You DO NOT have to be with your kid entirely for every second of their meltdown or else you’re leaving them alone or abandoning them in their feelings or whatever it is that it’s easy to feel by reading other parents’ accounts of how much they just snuggle their melting down kid and it totally fixes them or whatever. That’s so unrealistic.

I say this so that you can know how much I mean it: I’m pretty sure like two or three days ago I shouted at my melting down kid (who chased me into the other room to throw train tracks at my head), “HEY. I’m leaving you alone! I’m not even bothering you! Now you leave ME alone!” Because my strategy was pretty much that I needed to ignore them for like five minutes while I finished the 2 things that would let me put the other kid to bed, so I could go focus on them singularly and specifically.

Is that the best strategy the world has ever known? Probably not. Is it what I need sometimes? Yes and I was also wearing earplugs at the time to muffle the noise so I didn’t lose my mind entirely. Sometimes that’s realistic. You can’t give 100%, 100% of the time. You model your body and your boundaries and that’s important, too.

Kids at different ages/different stages hit, throw, kick, etc for different reasons. A young toddler hits in an impulsive, reactive type of way—you took my thing, I whack you! Those types of hits are different to block than an older child who might be crying, threatening, verbally fighting with you, etc. They might be doing it in a “I want you to see how angry I am” sort of way where they’re begging to be seen; they might be doing it in a “my body is so full of tension that I’ve got to release it somehow” sort of way where they’re trying to get physical exertion out; they might be doing it in a “I’m hurting so bad that I want you to hurt too” sort of way where they’re really trying to cause damage. Sometimes safety means removing yourself from the situation, sometimes safety means removing them from the situation, sometimes more physical guidance (holding their hand, physically blocking, etc), sometimes less (removing yourself, walking away, etc).
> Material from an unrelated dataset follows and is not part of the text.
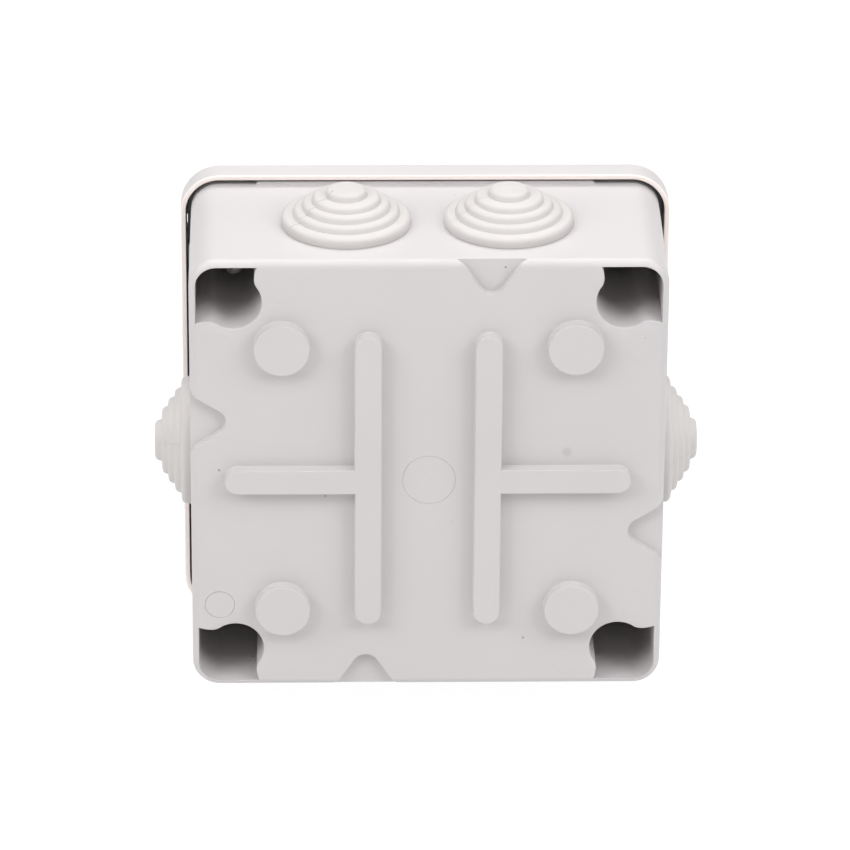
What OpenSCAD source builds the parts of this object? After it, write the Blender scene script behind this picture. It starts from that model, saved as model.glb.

I sometimes end up bear hugging my kid, when they’re going to resort to whatever physical attack they have to (biting, scratching, etc) if I’m blocking individual hits or kicks. The intensity of their anger used to last a long long time. After years of this practice, it usually fades into sadness/fear/whatever was hiding underneath after about 5 minutes, so I just give them a big bear hug with as much freedom of movement as I can safely do for my own self and for them, and take deep breaths myself and usually try to count to 100 (something usually happens before 100 and I get cut off; 100 gives me the chance to try to remember that this really isn’t taking that long and that it will come to an end eventually).
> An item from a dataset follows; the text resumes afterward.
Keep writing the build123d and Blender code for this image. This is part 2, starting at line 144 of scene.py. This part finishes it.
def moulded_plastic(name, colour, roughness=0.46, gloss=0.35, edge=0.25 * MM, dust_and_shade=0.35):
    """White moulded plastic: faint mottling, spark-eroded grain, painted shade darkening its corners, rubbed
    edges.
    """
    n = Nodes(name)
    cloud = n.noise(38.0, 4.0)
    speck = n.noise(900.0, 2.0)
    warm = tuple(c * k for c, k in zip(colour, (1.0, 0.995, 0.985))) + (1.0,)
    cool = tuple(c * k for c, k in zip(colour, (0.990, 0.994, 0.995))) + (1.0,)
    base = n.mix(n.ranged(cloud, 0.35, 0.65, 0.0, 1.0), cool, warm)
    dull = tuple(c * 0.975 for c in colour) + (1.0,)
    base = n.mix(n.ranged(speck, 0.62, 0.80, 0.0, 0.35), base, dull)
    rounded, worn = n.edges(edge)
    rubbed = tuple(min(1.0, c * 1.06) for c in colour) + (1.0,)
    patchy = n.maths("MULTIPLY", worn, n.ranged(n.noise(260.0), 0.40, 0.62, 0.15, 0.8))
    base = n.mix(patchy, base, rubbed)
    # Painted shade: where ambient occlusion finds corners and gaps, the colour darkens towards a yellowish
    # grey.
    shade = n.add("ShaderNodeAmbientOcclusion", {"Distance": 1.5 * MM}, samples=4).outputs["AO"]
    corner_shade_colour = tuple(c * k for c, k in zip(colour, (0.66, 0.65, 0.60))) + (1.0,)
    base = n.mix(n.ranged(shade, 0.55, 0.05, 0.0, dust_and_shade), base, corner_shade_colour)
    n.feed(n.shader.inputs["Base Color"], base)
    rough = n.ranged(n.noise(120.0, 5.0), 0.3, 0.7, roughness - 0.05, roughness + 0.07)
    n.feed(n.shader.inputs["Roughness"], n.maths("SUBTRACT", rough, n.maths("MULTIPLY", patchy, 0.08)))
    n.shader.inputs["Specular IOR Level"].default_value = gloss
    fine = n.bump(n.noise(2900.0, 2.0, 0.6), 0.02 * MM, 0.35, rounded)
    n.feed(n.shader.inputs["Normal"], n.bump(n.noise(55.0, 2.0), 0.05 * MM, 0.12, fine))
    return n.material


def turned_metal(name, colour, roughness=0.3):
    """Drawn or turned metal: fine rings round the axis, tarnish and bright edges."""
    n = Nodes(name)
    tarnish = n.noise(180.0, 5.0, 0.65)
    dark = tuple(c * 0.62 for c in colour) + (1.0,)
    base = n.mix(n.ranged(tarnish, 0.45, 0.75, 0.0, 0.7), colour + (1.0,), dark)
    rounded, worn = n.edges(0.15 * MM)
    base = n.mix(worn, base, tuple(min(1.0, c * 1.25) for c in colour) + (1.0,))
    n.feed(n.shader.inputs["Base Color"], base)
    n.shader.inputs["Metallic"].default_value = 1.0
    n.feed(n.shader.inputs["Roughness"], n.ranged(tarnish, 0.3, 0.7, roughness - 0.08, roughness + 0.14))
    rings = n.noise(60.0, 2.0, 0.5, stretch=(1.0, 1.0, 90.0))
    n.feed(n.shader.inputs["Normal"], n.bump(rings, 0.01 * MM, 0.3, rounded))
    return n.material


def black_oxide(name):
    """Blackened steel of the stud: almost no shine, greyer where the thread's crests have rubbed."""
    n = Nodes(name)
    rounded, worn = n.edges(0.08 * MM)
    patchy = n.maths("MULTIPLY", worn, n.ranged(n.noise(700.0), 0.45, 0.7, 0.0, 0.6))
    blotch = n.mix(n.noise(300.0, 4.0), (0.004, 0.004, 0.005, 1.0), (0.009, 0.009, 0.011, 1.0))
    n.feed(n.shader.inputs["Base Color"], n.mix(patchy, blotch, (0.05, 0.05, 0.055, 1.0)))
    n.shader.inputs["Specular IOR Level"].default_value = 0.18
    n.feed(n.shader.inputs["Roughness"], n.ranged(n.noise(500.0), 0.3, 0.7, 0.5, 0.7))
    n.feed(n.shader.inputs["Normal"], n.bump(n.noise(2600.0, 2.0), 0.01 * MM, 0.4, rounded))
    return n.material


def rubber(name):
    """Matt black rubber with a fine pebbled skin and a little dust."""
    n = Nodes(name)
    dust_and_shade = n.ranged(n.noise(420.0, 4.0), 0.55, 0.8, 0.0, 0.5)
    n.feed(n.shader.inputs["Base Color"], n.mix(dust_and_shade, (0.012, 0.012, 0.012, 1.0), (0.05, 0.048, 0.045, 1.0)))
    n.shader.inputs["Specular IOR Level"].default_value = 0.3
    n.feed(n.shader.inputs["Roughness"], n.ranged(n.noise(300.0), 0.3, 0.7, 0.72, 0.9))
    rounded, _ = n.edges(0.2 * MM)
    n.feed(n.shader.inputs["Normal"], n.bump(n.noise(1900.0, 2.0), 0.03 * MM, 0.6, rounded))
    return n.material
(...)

There was a time, with my child, when safety meant that we get into their room and shut the door as fast as possible and I sit in front of the door (inside, i.e., me in there with them) blocking it while they went around raging and throwing stuff in their room. (And, part of the preemptive work: everything in their room was safe for throwing. Stuffed animals, feathers, pom poms, clothes, pillows, etc.)
Right now that doesn’t work for us anymore: instead I will steer them to the couch, or just grab them and sit down on the floor if we have to, and just hold them and rock them and not say anything until they defuse from anger into tears and then I might be able to sing to them or coo about them being my baby or whatever. That means I’m physically fighting/wrestling them sometimes during the anger phase as they try to scratch me and hit me, I’m holding their hands so they can’t do that and I do my best to keep my voice gentle and if I say anything at all it’s “I’m not mad, I know you’re angry, I just can’t let you hurt me, you’re safe,” etc.

(I’m not saying I do these things perfectly all the time, but we do the best we can when we can, right?)
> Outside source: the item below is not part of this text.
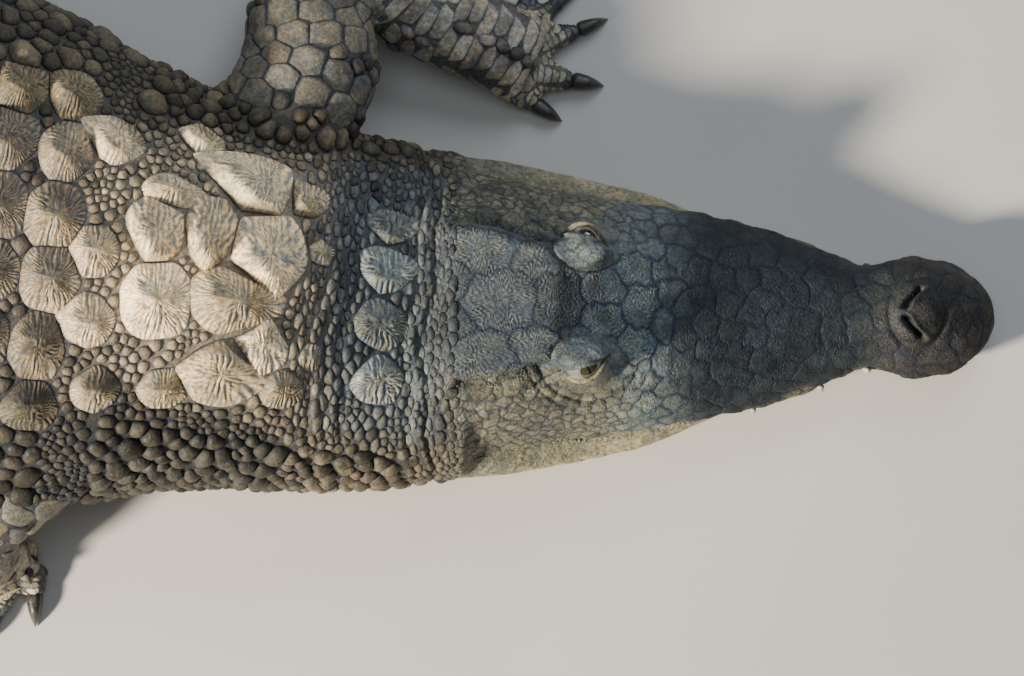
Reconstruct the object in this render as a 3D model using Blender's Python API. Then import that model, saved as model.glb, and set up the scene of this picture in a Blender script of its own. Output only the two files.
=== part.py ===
"""A life-size mugger (marsh crocodile) lying on its belly, with the left forefoot set forward.

Metres, +Z up, +X the way the head points and +Y the animal's left. The origin is on the floor,
under the middle of the belly. The body is a series of cross-sections along a bent centreline:
s is the distance along it from the snout's tip, v the distance to the animal's left.
Pieces that touch keep a gap, so that each is a closed solid of its own.
"""

from math import cos, pi, radians, sin, sqrt

import bmesh
import bpy
import numpy as np
from mathutils import Vector

# Driving dimensions
TOTAL_LENGTH = 3.50
HEAD_LENGTH = 0.52          # snout's tip to where the neck starts
TRUNK_START = 0.80
TRUNK_MIDDLE = 1.20
TAIL_START = 1.65
TAIL_MIDDLE = 2.25
TAIL_END = 2.85
BELLY_REST = 1.22           # the point of the centreline that lies over the origin
GAP = 0.0005                # half of it on each side of a thin cut
ROW_PITCH = 0.05            # one crosswise row of scutes on the back, or one whorl of the tail
SCUTE_HALF_LENGTH = 0.0235
SCUTE_HALF_WIDTH = 0.022    # on the back; the tail's crests are narrower

BODY_SIDES = 20
TAIL_SIDES = 14
LIMB_SIDES = 10
TOE_SIDES, CLAW_SIDES = 7, 6
HEAD_POINTS = 18            # across the top of the head

# The centreline's heading, in degrees away from straight back, to the animal's left
HEADING = [(0, 0), (0.50, 0), (0.62, 5), (0.75, 8.5), (0.95, 10), (1.55, 10), (1.85, 7),
           (2.30, -9), (2.75, -25), (3.15, -20), (3.50, -2)]

# Head: half-width of the upper and lower jaws, height of the crown and of the mouth line
UPPER_HALF = [(0, 0.006), (0.006, 0.024), (0.02, 0.041), (0.05, 0.0555), (0.08, 0.0585),
              (0.118, 0.0490), (0.15, 0.062), (0.19, 0.078), (0.23, 0.089), (0.275, 0.098),
              (0.32, 0.105), (0.41, 0.118), (0.455, 0.125), (0.52, 0.135)]
LOWER_HALF = [(0, 0.004), (0.01, 0.022), (0.02, 0.035), (0.05, 0.049), (0.08, 0.0515),
              (0.118, 0.0475), (0.15, 0.055), (0.19, 0.070), (0.23, 0.081), (0.275, 0.100),
              (0.32, 0.119), (0.365, 0.130), (0.41, 0.139), (0.455, 0.147), (0.52, 0.152)]
CROWN = [(0, 0.050), (0.02, 0.066), (0.05, 0.077), (0.075, 0.081), (0.11, 0.077), (0.15, 0.080),
         (0.20, 0.088), (0.25, 0.098), (0.30, 0.113), (0.34, 0.130), (0.375, 0.148),
         (0.41, 0.157), (0.45, 0.159), (0.52, 0.152)]
MOUTH = [(0, 0.036), (0.05, 0.031), (0.115, 0.042), (0.19, 0.032), (0.27, 0.045),
         (0.35, 0.042), (0.43, 0.060), (0.52, 0.086)]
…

What has worked for me is getting exactly one “calm down phase/place” like this and just practicing that scenario over and over, because when I try to do things on the fly is always when I end up screaming or yelling or (accidentally) hurting my kid because I used too much force to try to stop them from x. It’s usually when my brain is yelling at me that if we don’t get xyz done in the next [amount of time] then…….??? Who knows what I’m worried about, but it feels like a threat and so I react like it’s a threat. I try to force them to get dressed with too much force and then I’m basically wrestling pants onto a flailing octopus. Or I go to block them from throwing something when they’re mad and they throw it anyway and then I scream at them, which accomplishes nothing because the thing is already thrown and now I’m further escalating the situation.

If I can manage to summon up playfulness I’d say that works about 80% of the time (unless they’re already really and truly mad and gone), but it’s really hard for me sometimes. A book called “Playful Parenting” has been helpful in bolstering my skills in that area.
“What do I do in the moment?” Survive, get through the moment, assume that whatever they say or do is because of “the moment” and not a reflection of their true personality or who they will be as an adult or whatever. My child was saying the other day that they was going to break the light fixture in their room and I was taking it so personally. Another time they was saying they were going to pee on their bed. These were both just them being mad in the moment. I stayed with them until it was over — so they couldn’t pee on the bed, or break the light, out of a momentary impulse. But long-term, when regulated, they weren’t like, “Excellent, now that I have expressed my bed peeing desires and my mom didn’t immediately tell me ‘No, that’s not allowed,’ I will assume it is allowed and return to my stated goals.” Nah, they were just mad and said dumb stuff when they were mad. When they weren’t mad anymore, they moved on to other things with their life.

The bulk of the work of this type of parenting is in doing everything you can do before the moment. It’s funny, because I see parallels to that in my OT work — not about anger or meltdowns, but about play. The bulk of the work I’m doing is in brainstorming what stations to set up in my room, what toys to have access to, what loose materials to have out, what new kinds of play to bring in, and how each one might relate to the goals that my kids have on their IEPs…then during the actual session, we mostly just play. And sometimes some unexpected thing happens and I have to react to it on the fly, but mostly, we just get to play.

In the same way, the bulk of this parenting work is in setting up the environment, the demands on your child, figuring out what helps them and what works and doesn’t. And it’s a lot of trial and error sometimes, and your child becoming dysregulated may or may not have anything to do with you — it could also be a zillion other things; it doesn’t reflect on you or your parenting at all. But the bulk of the work is up front, setting them up for success. And then when it happens, when something unexpected happens…you all just get through it. You all survive. If nothing else, you’re modeling how to weather catastrophe with as much grace as possible, and that’s important too.